Jelle · May 16, 2023, 2:33pm

I put up a PR that preserves inlining while restoring the old behavior for class scopes: gh-104374: Remove access to class scopes for inlined comprehensions by JelleZijlstra · Pull Request #104528 · python/cpython · GitHub. The change is reasonably simple, so hopefully this is enough to resolve the problem.

jsbueno · May 17, 2023, 12:28pm

But obviously the “see the class scope” is only while the class scope exists - it ceases to exist after the class is defined (and under PEPs 649, and maybe (optional??) 595 it may continue to exist, but it is “hidden” from ordinary runtime) - but the changes of “functions being able to see the class scope” only affects functions called while the class body is being executed (which affects generator expressions and non-PEP 709 comprehensions) - an ordinary instance method like in your example should not “see” an un-existing scope, after the class is created and instantiated, of course.

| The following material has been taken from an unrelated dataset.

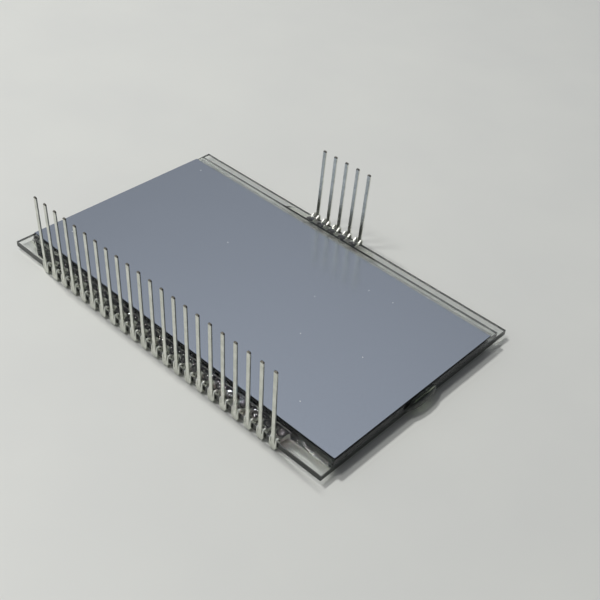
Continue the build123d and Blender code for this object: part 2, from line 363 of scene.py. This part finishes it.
seal_epoxy = speckled("cured_epoxy_seal", "#C6CAC8", "#D2D6D3", 0.6 * mm, {
    "Roughness": 0.4, "Alpha": 0.3})
crystal = speckled("liquid_crystal", "#B9BFC4", "#C2C8CC", 4 * mm, {
    "Roughness": 0.3, "Alpha": 0.15})
silver_paste = speckled("cured_silver_paste", "#8E8E8C", "#A6A6A3", 0.1 * mm, {
    "Roughness": 0.45, "Metallic": 0.7})
carbon_paste = speckled("conductive_carbon_paste", "#060606", "#121212", 0.15 * mm, {
    "Roughness": 0.5})
print("made", seal_epoxy.name, crystal.name, silver_paste.name, carbon_paste.name)

# %% [markdown]
# Clear acrylate resin: it is dispensed wet along the clips and hardened with ultraviolet
# light, which leaves a glassy skin. Its index of refraction of 1.50 is close to that of the
# glass, and it has a slight yellow-green tint. The skin is never quite even, so a gentle bump
# breaks the reflection of the lamps into the many small glints that the pins sit in.
#
# Where the resin runs out thin, its rounded edge catches the lamps. That is a painted highlight
# here: a pale, partly clear rim draws the arches between the clips and the long line beside the
# rear glass. The drop on the fill port gets a much darker tint than the bead, which is painted
# shade.

# %% Clear resin


def clear_resin(name, tint, wave_length, wave_depth):
    """Clear resin whose skin has waves of a real length and depth in metres."""
    material, tree, shader, place = new_material(name, {
        "Base Color": linear(tint), "Transmission Weight": 1.0, "IOR": 1.5, "Roughness": 0.02})
    skin = add_node(tree, "ShaderNodeTexNoise", {
        "Vector": place, "Scale": 1 / wave_length, "Detail": 2.0})
    feed(shader, {"Normal": add_node(tree, "ShaderNodeBump", {
        "Height": skin, "Distance": wave_depth, "Strength": 0.5})})
    let_lamps_through(material, resin_help)
    return material


bead_resin = clear_resin("uv_cured_acrylate_resin", "#FAFBF5", 0.35 * mm, 0.1 * mm)
# Painted shade: the drop's tint is much darker than the bead's, which darkens the whole drop.
shaded_drop_resin = clear_resin("uv_cured_acrylate_drop", "#A3AD99", 2 * mm, 0.01 * mm)
# Painted highlight: a pale, partly clear finish for the bright rim where thin resin catches the lamps.
painted_rim_highlight = speckled("uv_cured_acrylate_rim", "#C6CABC", "#DADDD1", 0.5 * mm, {
    "Transmission Weight": 0.3, "IOR": 1.5, "Roughness": 0.2})
print("made", bead_resin.name, shaded_drop_resin.name, painted_rim_highlight.name)

# %% [markdown]
# The solids that already look right keep their meshes and only get a material. A small loop
# puts the new finish in the solid's material slots.

# %% Finishes for the solids that stay


def finish_solid(node, material):
    """Puts a material in every slot of a solid that stays as it is."""
    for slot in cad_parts[node].material_slots:
        slot.material = material


finish_solid("front_glass", front_plate_glass)
finish_solid("rear_glass", rear_plate_glass)
finish_solid("reflector_foil", foil)
print("finished three solids in place")

# %% [markdown]
# New pieces share the same last steps: the mesh gets its material, rides on the display's
# one body, and stands for the solid that it replaces. The mesh is built where it belongs, so
# the object stays at the origin.

# %% Helpers for new pieces
merge_distance = 0.0005 * mm


def add_piece(name, mesh_data, material, replaced, smooth=True):
    """Turns a finished bmesh into a piece of the display."""
    mesh = bpy.data.meshes.new(name)
    mesh_data.to_mesh(mesh)
    mesh_data.free()
    mesh.materials.append(material)
    for face in mesh.polygons:
        face.use_smooth = smooth
    piece = bpy.data.objects.new(name, mesh)
    bpy.context.scene.collection.objects.link(piece)
    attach(piece, "root")
    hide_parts(*replaced)
    print(name, "has", len(mesh.polygons), "faces")
    return piece


def copy_of(node):
    """A bmesh of a solid, with the loose corners of its triangles joined."""
    mesh_data = bmesh.new()
    mesh_data.from_mesh(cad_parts[node].data)
    bmesh.ops.remove_doubles(mesh_data, verts=mesh_data.verts, dist=merge_distance)
    return mesh_data


# %% [markdown]
# Films are bonded to glass with clear glue, so there is no air between them and light passes
# straight from one into the other. Two faces at exactly the same height can't show that. The
# copies of the films therefore reach a few microns into the glass that they are bonded to,
# and a ray inside the glass meets the film first.

# %% Films and cell layers
bond_depth = 0.004 * mm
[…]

jsbueno · May 17, 2023, 12:36pm

and, while I am here, maybe this PEP benefits Python more for unweirdfying the current way comprehensions work inside class bodies, than for the performance gains per-se.

I’ve been hit a couple times by writing a comprehension which could not access the class scope - and the workaround, while easy to write for one acquainted to the language, might be a blocker for a newcomer
(

class A:
    x = [1, 2, 3]
    def doubler(x):
         return [i * 2 for i in x]
    x2 = doubler(x)
    del doubler

VS. post pep 709:

class A:
   x = [1,2,3]
   x2 = [i * 2 for i in x]

It is literally a no-brainer.

While accepting this would mean that generators would behave differently for now, my personal impression is that generators are less used/useful than comprehension inside class bodies, where one generally wants to pre-compute some values that will be available as class-attributes - and that is usually eager.

If this turns out to be so good, or the need to unify behaviors with generators arise, in a post-PEP 649 Python, a generator could make use of the class-body closure which will need to be kept around to have the same semantics.